We’re sorry to inform you that we have reached capacity for several of our Semester 1 and Trimester 1 courses. You’ll notice when attempting to enroll students in our Student Learning Portal that some courses are unavailable. While we are no longer accepting new enrollments for these courses at this time, many courses continue to remain open for enrollment.

With many students across the state 100% remote, demand for our online courses is greater than ever before. Because every course we offer is taught by a Michigan-certified teacher, this high volume of enrollments has created capacity issues for our teachers who provide each and every student with individual feedback.

While the Michigan Virtual team anticipated and planned for significant increases in student enrollments this Fall, the increased demand we’ve experienced has been unprecedented. As a result, we are taking steps to hire even more part-and full-time teachers to support larger numbers of student enrollments for Semester 2 as well as for Trimester 2 and 3. 

For schools that still need online learning options this year, please fill out the form at the bottom of our virtual pathways page to meet with someone to discuss other solutions. While some of our teacher-led courses are full, we may still have the capacity to help you in upcoming terms or can discuss timing to implement a whole-school or collaborative program in which local teachers from your school/district use our online course content to teach students. We also have free course content and resources available for you to use.

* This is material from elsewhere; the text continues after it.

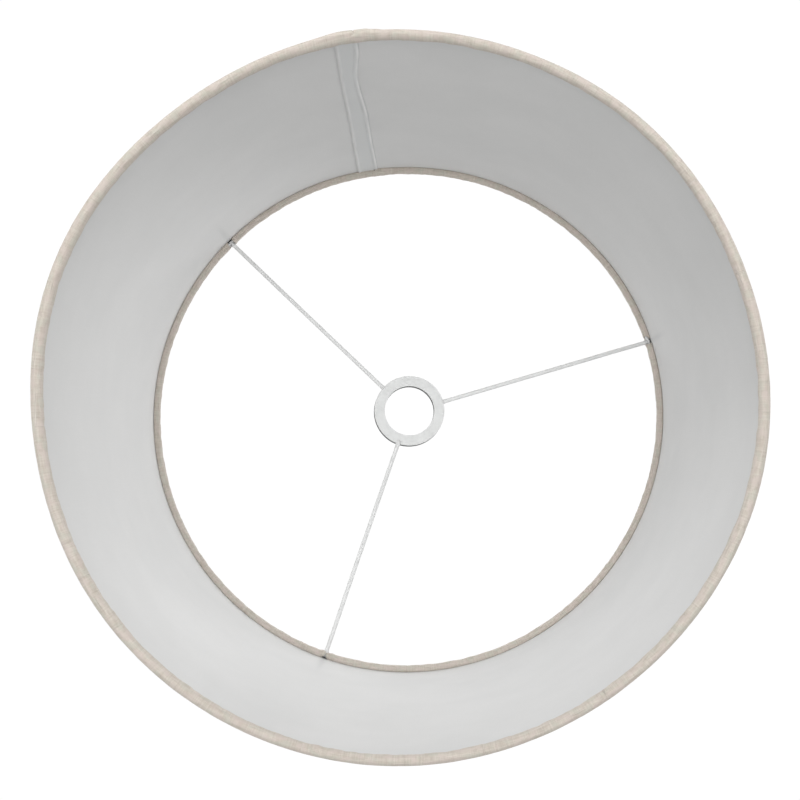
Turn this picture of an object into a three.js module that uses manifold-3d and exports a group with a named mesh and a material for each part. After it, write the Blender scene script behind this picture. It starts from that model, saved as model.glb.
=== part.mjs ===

We know this is an incredibly stressful time for all, and we’re sorry if the courses you’re looking for are unavailable. We never want to turn away a student who wants to learn from us. Our top concern, however, is student success, and we have a policy to not take on additional enrollments if we cannot guarantee that all students will have a quality online learning experience. 

We appreciate your patience and understanding as we navigate the unusually high volume of enrollments we are receiving.